Assignment operator inheritance

There is this code:

#include <iostream>

class Base {
public:
    Base(){
        std::cout << "Constructor base" << std::endl;
    }
    ~Base(){
        std::cout << "Destructor base" << std::endl;
    }
    Base& operator=(const Base& a){
        std::cout << "Assignment base" << std::endl;
    }
};

class Derived : public Base{
public:

};

int main ( int argc, char **argv ) {
    Derived p;
    Derived p2;
    p2 = p;
    return 0;
}

The output after compilation by g++ 4.6:

Constructor base
Constructor base
Assignment base
Destructor base
Destructor base

Why assignment operator of base class is called altough it is said that assignment operator is not inherited?

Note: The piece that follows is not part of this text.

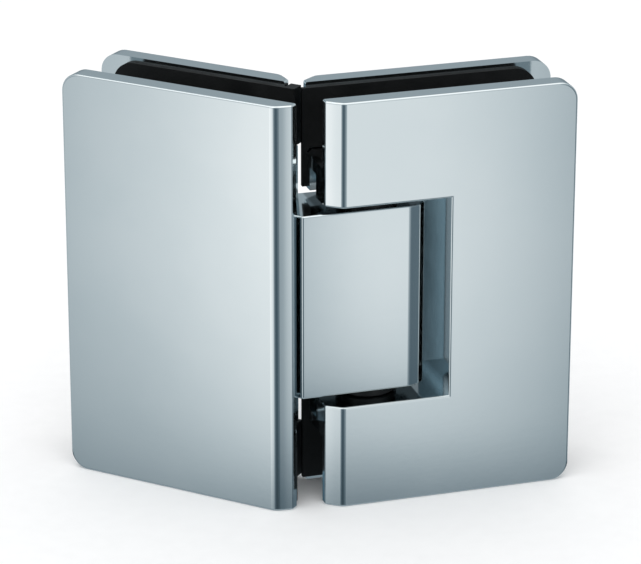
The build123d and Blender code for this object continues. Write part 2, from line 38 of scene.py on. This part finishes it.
# ---------------------------------------------------------------- node helpers
def new_material(name):
    """An empty node material and a function that adds nodes to it."""
    mat = bpy.data.materials.new(name)
    mat.use_nodes = True
    tree = mat.node_tree
    tree.nodes.clear()

    def add(kind, props=None, **values):
        node = tree.nodes.new(kind)
        for key, value in (props or {}).items():
            setattr(node, key, value)
        for key, value in values.items():
            socket = node.inputs[key.replace("_", " ")]
            if isinstance(value, bpy.types.NodeSocket):
                tree.links.new(value, socket)
            else:
                socket.default_value = value
        return node

    return mat, tree, add


def maths(add, tree, operation, a, b=None, clamp=False):
    node = add("ShaderNodeMath", {"operation": operation, "use_clamp": clamp})
    for i, value in enumerate((a, b)):
        if value is None:
            continue
        if isinstance(value, bpy.types.NodeSocket):
            tree.links.new(value, node.inputs[i])
        else:
            node.inputs[i].default_value = value
    return node.outputs[0]


def ramp(add, tree, factor, stops, interpolation="LINEAR"):
    """Colour ramp; stops are (position, grey or (r, g, b))."""
    node = add("ShaderNodeValToRGB")
    node.color_ramp.interpolation = interpolation
    tree.links.new(factor, node.inputs["Fac"])
    elements = node.color_ramp.elements
    while len(elements) > 1:
        elements.remove(elements[-1])
    for i, (position, value) in enumerate(stops):
        colour = (value, value, value) if isinstance(value, (int, float)) else value
        element = elements[0] if i == 0 else elements.new(position)
        element.position = position
        element.color = (*colour, 1.0)
    return node.outputs["Color"]


def noise(add, vector, scale, detail=3.0, roughness=0.5, distortion=0.0):
    return add("ShaderNodeTexNoise", {"noise_dimensions": "3D"}, Vector=vector, Scale=scale,
               Detail=detail, Roughness=roughness, Distortion=distortion).outputs["Fac"]


def stretched(add, vector, scale):
    return add("ShaderNodeMapping", Vector=vector, Scale=scale).outputs["Vector"]


def remap(add, value, low, high, from_low=0.3, from_high=0.7):
    return add("ShaderNodeMapRange", {"clamp": True}, Value=value, From_Min=from_low, From_Max=from_high,
               To_Min=low, To_Max=high).outputs["Result"]


def finish_material(tree, add, shader):
    out = add("ShaderNodeOutputMaterial")
    tree.links.new(shader, out.inputs["Surface"])


# ---------------------------------------------------------------- metals
def polished_chrome(name, dark, light, rough_low, rough_high, wave, crown=(0.0, 0.0)):
    """Decorative chrome: near-mirror plate with polishing waviness, fine orange peel and faint buffing haze.

    Deep in the gap between block and arms the colour is painted near black: painted shade, not thin plating.  crown
    bends the polished faces a little, along X and Z.
    """
    mat, tree, add = new_material(name)
    place = add("ShaderNodeTexCoord").outputs["Object"]
    cloud = noise(add, place, 38.0, 4.0, 0.55)
    grain = noise(add, place, 900.0, 3.0, 0.6)
    buff = noise(add, stretched(add, place, (60.0, 60.0, 2600.0)), 1.0, 4.0, 0.65)
    haze = maths(add, tree, "ADD", maths(add, tree, "MULTIPLY", cloud, 0.6),
                 maths(add, tree, "ADD", maths(add, tree, "MULTIPLY", grain, 0.2),
                       maths(add, tree, "MULTIPLY", buff, 0.2)))
    plated = ramp(add, tree, cloud, ((0.30, dark), (0.70, light)), "EASE")
    axes = add("ShaderNodeSeparateXYZ", Vector=place)
    level = maths(add, tree, "ABSOLUTE", axes.outputs["Z"])
    # painted shade: mask of the thin gap between block and arms, by height and X, where the chrome colour is darkened
    gap_shade_mask = maths(add, tree, "MULTIPLY", remap(add, level, 0.0, 1.0, 0.02034, 0.02039), remap(add, level, 1.0, 0.0, 0.02222, 0.02236))
    gap_shade_mask = maths(add, tree, "MULTIPLY", gap_shade_mask, maths(add, tree, "MULTIPLY", remap(add, axes.outputs["X"], 0.0, 1.0, -0.0122, -0.0116),
                                                   remap(add, axes.outputs["X"], 1.0, 0.0, 0.0128, 0.0150)))
    painted_gap_shade = maths(add, tree, "MULTIPLY", gap_shade_mask, remap(add, cloud, 0.52, 0.60))
    colour = add("ShaderNodeMix", {"data_type": "RGBA"})
    tree.links.new(painted_gap_shade, colour.inputs[0])
    tree.links.new(plated, colour.inputs[6])
    # near-black colour of the painted shade in the gap
    colour.inputs[7].default_value = (0.020, 0.032, 0.036, 1.0)
    colour = colour.outputs[2]
    swell = noise(add, place, 52.0, 1.0, 0.4)
    peel = noise(add, place, 620.0, 2.0, 0.5)
    bend = maths(add, tree, "ADD",
                 maths(add, tree, "MULTIPLY", maths(add, tree, "POWER", maths(add, tree, "SUBTRACT", axes.outputs["X"], 0.007), 2.0), crown[0]),
                 maths(add, tree, "MULTIPLY", maths(add, tree, "POWER", axes.outputs["Z"], 2.0), crown[1]))
    rise = maths(add, tree, "ADD", maths(add, tree, "MULTIPLY", swell, wave), maths(add, tree, "MULTIPLY", bend, -1.0))
    bump_a = add("ShaderNodeBump", Strength=1.0, Distance=1.0, Height=rise).outputs["Normal"]
    bump_b = add("ShaderNodeBump", Strength=1.0, Distance=0.0000011, Height=peel, Normal=bump_a).outputs["Normal"]
    bump_c = add("ShaderNodeBump", Strength=1.0, Distance=0.00000035, Height=buff, Normal=bump_b).outputs["Normal"]
    shader = add("ShaderNodeBsdfPrincipled", Base_Color=colour, Metallic=1.0,
                 Roughness=remap(add, haze, rough_low, rough_high), Normal=bump_c)
    finish_material(tree, add, shader.outputs["BSDF"])
    return mat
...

Actually, what is called is the implicitly defined operator = for Derived. The definition provided by the compiler in turn calls operator = for the Base and you see the corresponding output. The same is with the constructor and destructor. When you leave it to the compiler to define operator =, it defines it as follows:

Derived& operator = (const Derived& rhs)
{
    Base1::operator =(rhs);
    ...
    Basen::operator =(rhs);
    member1 = rhs.member1;
    ...
    membern = rhs.membern; 
}

where Base1,...,Basen are the bases of the class (in order of specifying them in the inheritance list) and member1, ..., membern are the members of Derived (not counting the members that were inherited) in the order you declared them in the class definition.

You can also use "using":

class Derived : public Base{
public:
    using Base::operator=;
};

http://en.cppreference.com/w/cpp/language/using_declaration

I read this post several time before someone helped me with this.

You don't have a default

Derived& operator=(const Base& a);

in your Derived class.

A default assignment operator, however, is created:

Derived& operator=(const Derived& a);

and this calls the assignment operator from Base. So it's not a matter of inheriting the assignment operator, but calling it via the default generated operator in your derived class.

Standard says (12.8):

An assignment operator shall be implemented by a non-static member function with exactly one parameter. Because a copy assignment operator operator= is implicitly declared for a class if not declared by the user (12.8), a base class assignment operator is always hidden by the copy assignment operator of the derived class.

and then assignment operator of derived call your base

The implicitly-defined copy/move assignment operator for a non-union class X performs memberwise copy-/move assignment of its subobjects. The direct base classes of X are assigned first, in the order of their declaration in the base-specifier-list, and then the immediate non-static data members of X are assigned, in the order in which they were declared in the class definition.